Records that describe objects
++++
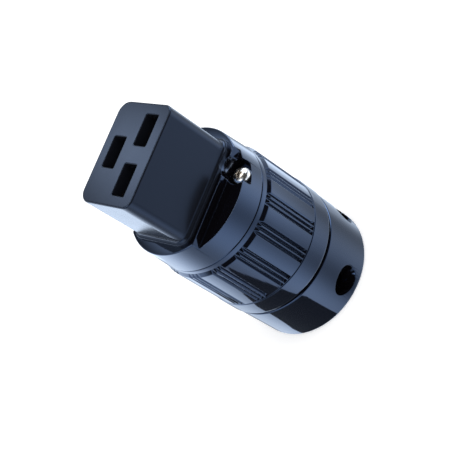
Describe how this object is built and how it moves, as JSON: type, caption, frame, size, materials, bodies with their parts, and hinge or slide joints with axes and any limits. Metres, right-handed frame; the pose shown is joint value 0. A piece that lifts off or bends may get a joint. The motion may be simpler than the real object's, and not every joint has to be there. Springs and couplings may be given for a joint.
{
  "type": "c19 power connector",
  "caption": "Straight rewireable C19 cord connector: rectangular nose with blade slots, round flange, fluted barrel, smooth band and rear sleeve with cord clamp.",
  "frame": {"origin": "centre of the rear sleeve's end face, on which the connector stands", "axes": "+Z along the connector's axis from the cord end to the nose, +X along the nose's long side, +Y to the row with the line and neutral slots"},
  "size_m": [0.0374, 0.0374, 0.0733],
  "materials": {
    "moulded_shell": "glossy injection-moulded polyamide, blue-black",
    "insulator": "moulded thermoset insulator, ivory",
    "clamp_plastic": "moulded polyamide, black",
    "nickel_screw": "nickel-plated steel",
    "zinc_steel": "zinc-plated steel",
    "contact_alloy": "bright copper alloy sheet",
    "terminal_brass": "machined brass"
  },
  "bodies": {
    "root": {"nose_body": "moulded_shell", "front_flange": "moulded_shell", "barrel": "moulded_shell", "rear_sleeve": "moulded_shell", "contact_retainer": "insulator", "clamp_jaw_fixed": "clamp_plastic", "clamp_jaw_moving": "clamp_plastic", "line_contact": "contact_alloy", "line_terminal": "terminal_brass", "line_terminal_screw": "zinc_steel", "neutral_contact": "contact_alloy", "neutral_terminal": "terminal_brass", "neutral_terminal_screw": "zinc_steel", "earth_contact": "contact_alloy", "earth_terminal": "terminal_brass", "earth_terminal_screw": "zinc_steel", "body_screw_right": "nickel_screw", "barrel_insert_right": "terminal_brass", "retainer_screw_right": "zinc_steel", "clamp_screw_right": "zinc_steel", "clamp_nut_right": "zinc_steel", "body_screw_left": "nickel_screw", "barrel_insert_left": "terminal_brass", "retainer_screw_left": "zinc_steel", "clamp_screw_left": "zinc_steel", "clamp_nut_left": "zinc_steel"}
  },
  "joints": []
}
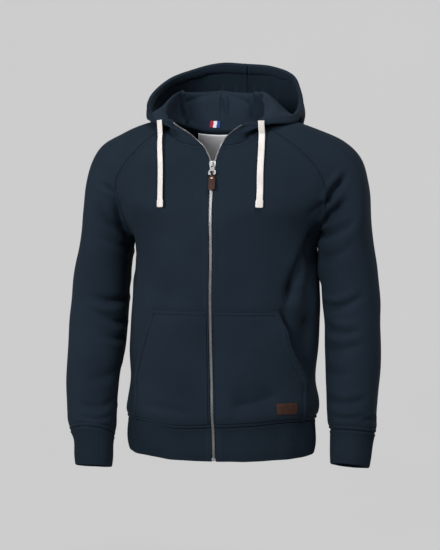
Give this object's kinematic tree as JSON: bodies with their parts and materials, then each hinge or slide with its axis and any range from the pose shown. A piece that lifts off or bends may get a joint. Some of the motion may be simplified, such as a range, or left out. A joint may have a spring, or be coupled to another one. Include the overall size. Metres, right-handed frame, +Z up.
{
  "type": "hooded zip sweatshirt",
  "caption": "Long-sleeved raglan sweatshirt with a hood, a full-length zip, split front pocket, ribbed hem and cuffs and a flat drawcord, filled out as worn with no wearer",
  "frame": {"origin": "between the shoulders, at the height where the wearer carries the yoke", "axes": "+Z up, front of the garment towards -Y, wearer's left towards +X"},
  "size_m": [0.6482, 0.3384, 0.8466],
  "materials": {
    "fleece": "brushed cotton fleece, dark navy, matt",
    "rib": "fine knitted rib, dark navy, matt",
    "zip_tape": "woven tape, dark navy",
    "zip_metal": "bright nickel-plated zip metal",
    "rivet": "copper-coloured rivet",
    "leather": "brown leather, slightly polished",
    "neck_cloth": "light grey heather jersey",
    "label": "woven label with upright dark red, white and pale blue stripes",
    "cord": "flat woven cotton cord, off-white"
  },
  "bodies": {
    "garment": {"back": "fleece", "cuff_left": "rib", "cuff_right": "rib", "drawcord_left": "cord", "drawcord_right": "cord", "flag_label": "label", "front_left": "fleece", "front_right": "fleece", "hem_rib": "rib", "hood_left": "fleece", "hood_right": "fleece", "leather_patch": "leather", "neck_patch": "neck_cloth", "pocket_left": "fleece", "pocket_right": "fleece", "sleeve_left": "fleece", "sleeve_right": "fleece", "zip_slider": "zip_metal", "zip_stop": "zip_metal", "zip_tape_left": "zip_tape", "zip_tape_right": "zip_tape", "zip_teeth_left": "zip_metal", "zip_teeth_right": "zip_metal"},
    "zip_pull": {"zip_pull": "zip_metal"},
    "zip_pull_tab": {"zip_pull_tab": "leather", "zip_pull_rivet": "rivet"}
  },
  "joints": [
    {"name": "pull_hinge", "type": "hinge", "parent": "garment", "child": "zip_pull", "pos_m": [-0.0043, -0.11464, -0.08687], "axis": [-0.9996, 0, -0.0281], "range_deg": [0, 130]},
    {"name": "tab_hinge", "type": "hinge", "parent": "zip_pull", "child": "zip_pull_tab", "pos_m": [-0.00381, -0.12027, -0.10417], "axis": [-0.9996, 0, -0.0281], "range_deg": [0, 80]}
  ]
}
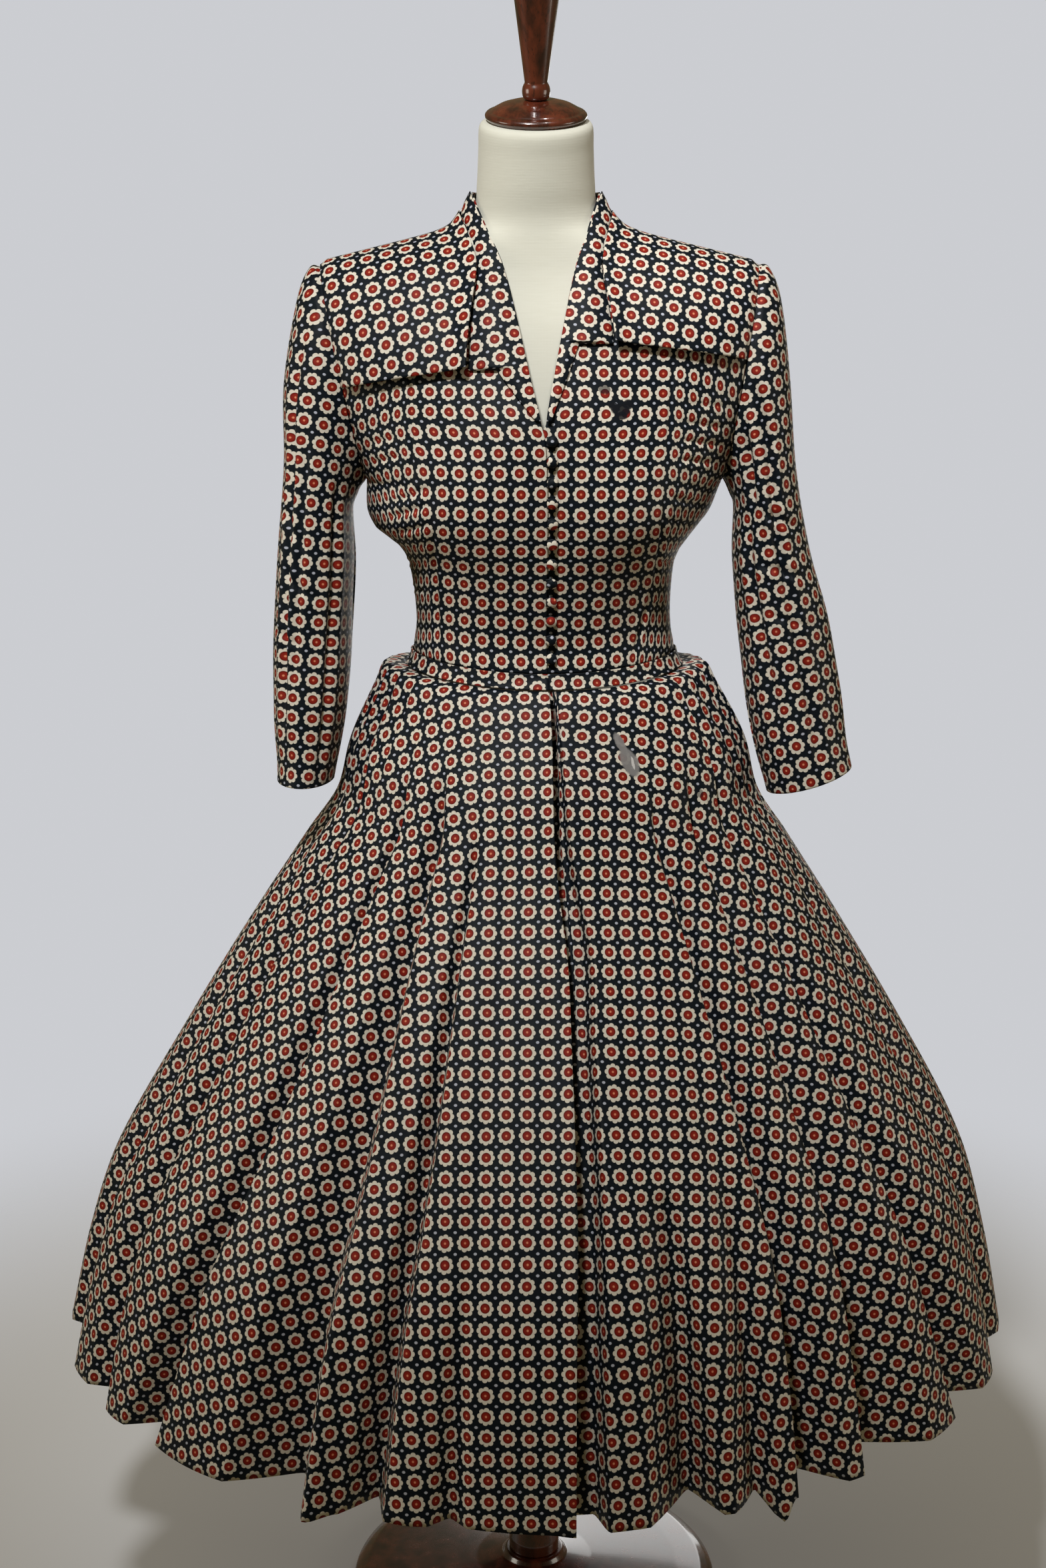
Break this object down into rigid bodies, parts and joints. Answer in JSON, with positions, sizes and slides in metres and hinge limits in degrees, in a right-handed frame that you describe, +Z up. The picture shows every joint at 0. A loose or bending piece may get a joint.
++++
Reproduce every record above exactly as it appears.

Result
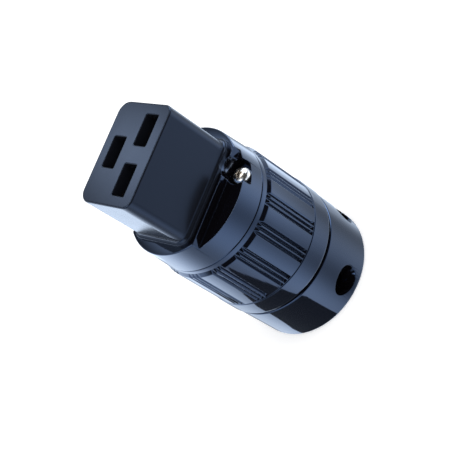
Describe how this object is built and how it moves, as JSON: type, caption, frame, size, materials, bodies with their parts, and hinge or slide joints with axes and any limits. Metres, right-handed frame; the pose shown is joint value 0. A piece that lifts off or bends may get a joint. The motion may be simpler than the real object's, and not every joint has to be there. Springs and couplings may be given for a joint.
{
  "type": "c19 power connector",
  "caption": "Straight rewireable C19 cord connector: rectangular nose with blade slots, round flange, fluted barrel, smooth band and rear sleeve with cord clamp.",
  "frame": {"origin": "centre of the rear sleeve's end face, on which the connector stands", "axes": "+Z along the connector's axis from the cord end to the nose, +X along the nose's long side, +Y to the row with the line and neutral slots"},
  "size_m": [0.0374, 0.0374, 0.0733],
  "materials": {
    "moulded_shell": "glossy injection-moulded polyamide, blue-black",
    "insulator": "moulded thermoset insulator, ivory",
    "clamp_plastic": "moulded polyamide, black",
    "nickel_screw": "nickel-plated steel",
    "zinc_steel": "zinc-plated steel",
    "contact_alloy": "bright copper alloy sheet",
    "terminal_brass": "machined brass"
  },
  "bodies": {
    "root": {"nose_body": "moulded_shell", "front_flange": "moulded_shell", "barrel": "moulded_shell", "rear_sleeve": "moulded_shell", "contact_retainer": "insulator", "clamp_jaw_fixed": "clamp_plastic", "clamp_jaw_moving": "clamp_plastic", "line_contact": "contact_alloy", "line_terminal": "terminal_brass", "line_terminal_screw": "zinc_steel", "neutral_contact": "contact_alloy", "neutral_terminal": "terminal_brass", "neutral_terminal_screw": "zinc_steel", "earth_contact": "contact_alloy", "earth_terminal": "terminal_brass", "earth_terminal_screw": "zinc_steel", "body_screw_right": "nickel_screw", "barrel_insert_right": "terminal_brass", "retainer_screw_right": "zinc_steel", "clamp_screw_right": "zinc_steel", "clamp_nut_right": "zinc_steel", "body_screw_left": "nickel_screw", "barrel_insert_left": "terminal_brass", "retainer_screw_left": "zinc_steel", "clamp_screw_left": "zinc_steel", "clamp_nut_left": "zinc_steel"}
  },
  "joints": []
}
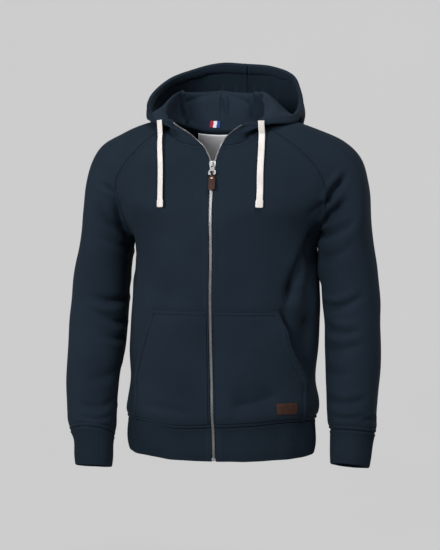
Give this object's kinematic tree as JSON: bodies with their parts and materials, then each hinge or slide with its axis and any range from the pose shown. A piece that lifts off or bends may get a joint. Some of the motion may be simplified, such as a range, or left out. A joint may have a spring, or be coupled to another one. Include the overall size. Metres, right-handed frame, +Z up.
{
  "type": "hooded zip sweatshirt",
  "caption": "Long-sleeved raglan sweatshirt with a hood, a full-length zip, split front pocket, ribbed hem and cuffs and a flat drawcord, filled out as worn with no wearer",
  "frame": {"origin": "between the shoulders, at the height where the wearer carries the yoke", "axes": "+Z up, front of the garment towards -Y, wearer's left towards +X"},
  "size_m": [0.6482, 0.3384, 0.8466],
  "materials": {
    "fleece": "brushed cotton fleece, dark navy, matt",
    "rib": "fine knitted rib, dark navy, matt",
    "zip_tape": "woven tape, dark navy",
    "zip_metal": "bright nickel-plated zip metal",
    "rivet": "copper-coloured rivet",
    "leather": "brown leather, slightly polished",
    "neck_cloth": "light grey heather jersey",
    "label": "woven label with upright dark red, white and pale blue stripes",
    "cord": "flat woven cotton cord, off-white"
  },
  "bodies": {
    "garment": {"back": "fleece", "cuff_left": "rib", "cuff_right": "rib", "drawcord_left": "cord", "drawcord_right": "cord", "flag_label": "label", "front_left": "fleece", "front_right": "fleece", "hem_rib": "rib", "hood_left": "fleece", "hood_right": "fleece", "leather_patch": "leather", "neck_patch": "neck_cloth", "pocket_left": "fleece", "pocket_right": "fleece", "sleeve_left": "fleece", "sleeve_right": "fleece", "zip_slider": "zip_metal", "zip_stop": "zip_metal", "zip_tape_left": "zip_tape", "zip_tape_right": "zip_tape", "zip_teeth_left": "zip_metal", "zip_teeth_right": "zip_metal"},
    "zip_pull": {"zip_pull": "zip_metal"},
    "zip_pull_tab": {"zip_pull_tab": "leather", "zip_pull_rivet": "rivet"}
  },
  "joints": [
    {"name": "pull_hinge", "type": "hinge", "parent": "garment", "child": "zip_pull", "pos_m": [-0.0043, -0.11464, -0.08687], "axis": [-0.9996, 0, -0.0281], "range_deg": [0, 130]},
    {"name": "tab_hinge", "type": "hinge", "parent": "zip_pull", "child": "zip_pull_tab", "pos_m": [-0.00381, -0.12027, -0.10417], "axis": [-0.9996, 0, -0.0281], "range_deg": [0, 80]}
  ]
}
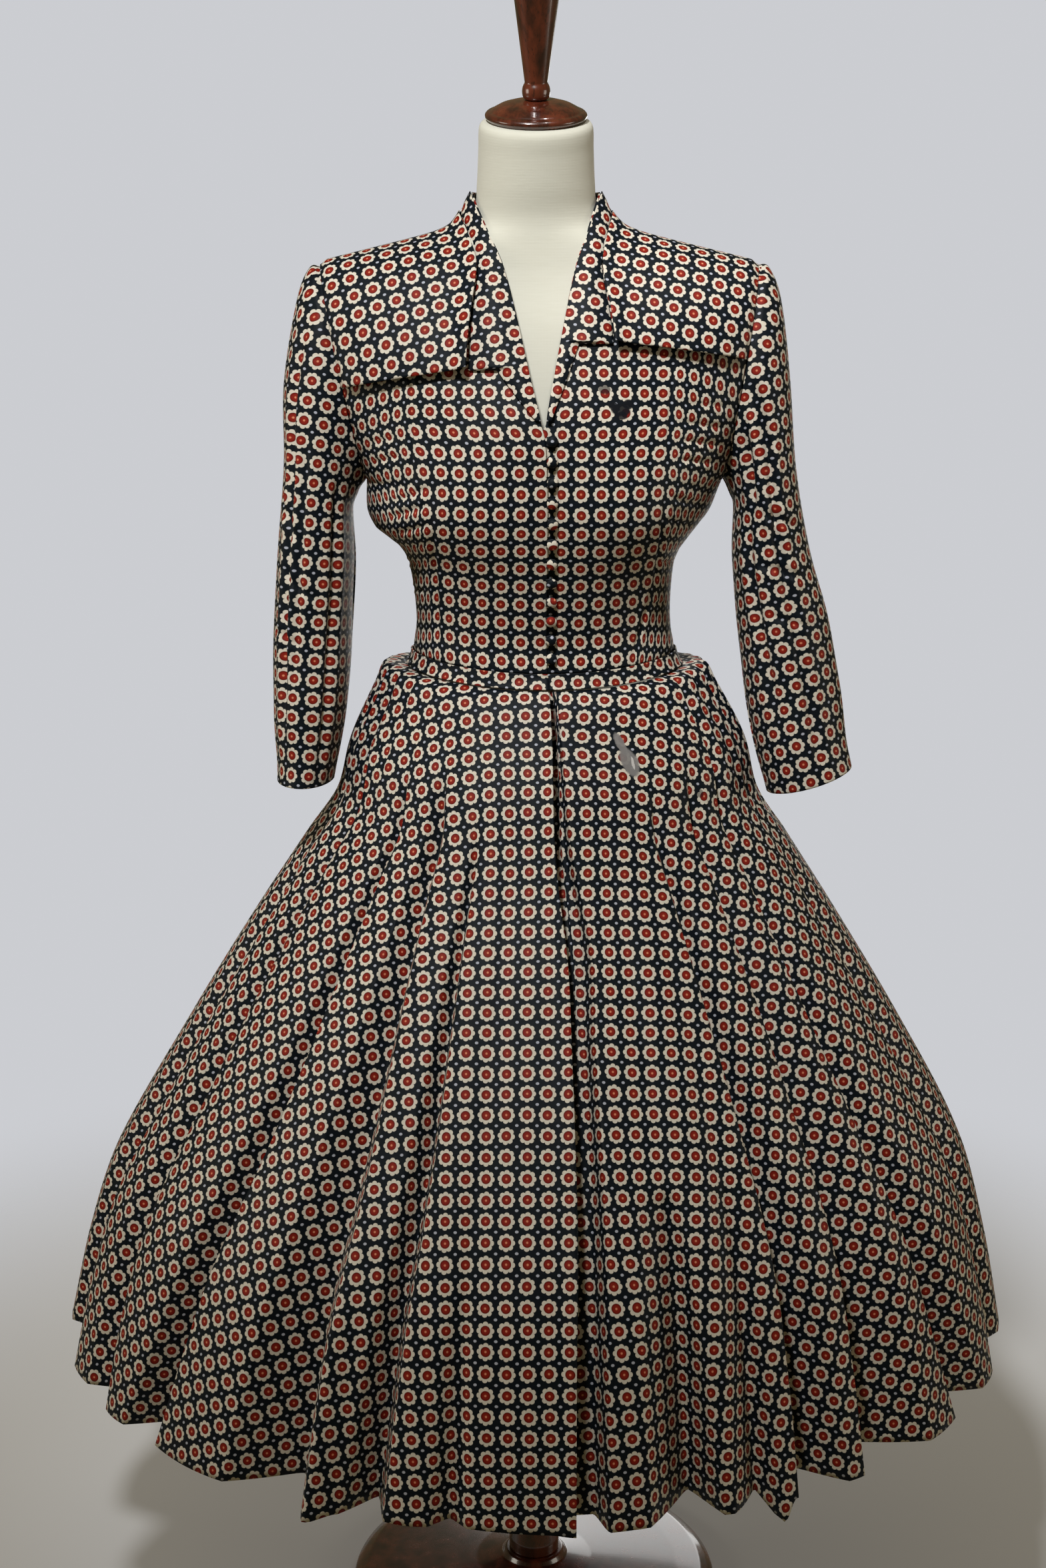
Break this object down into rigid bodies, parts and joints. Answer in JSON, with positions, sizes and slides in metres and hinge limits in degrees, in a right-handed frame that you describe, +Z up. The picture shows every joint at 0. A loose or bending piece may get a joint.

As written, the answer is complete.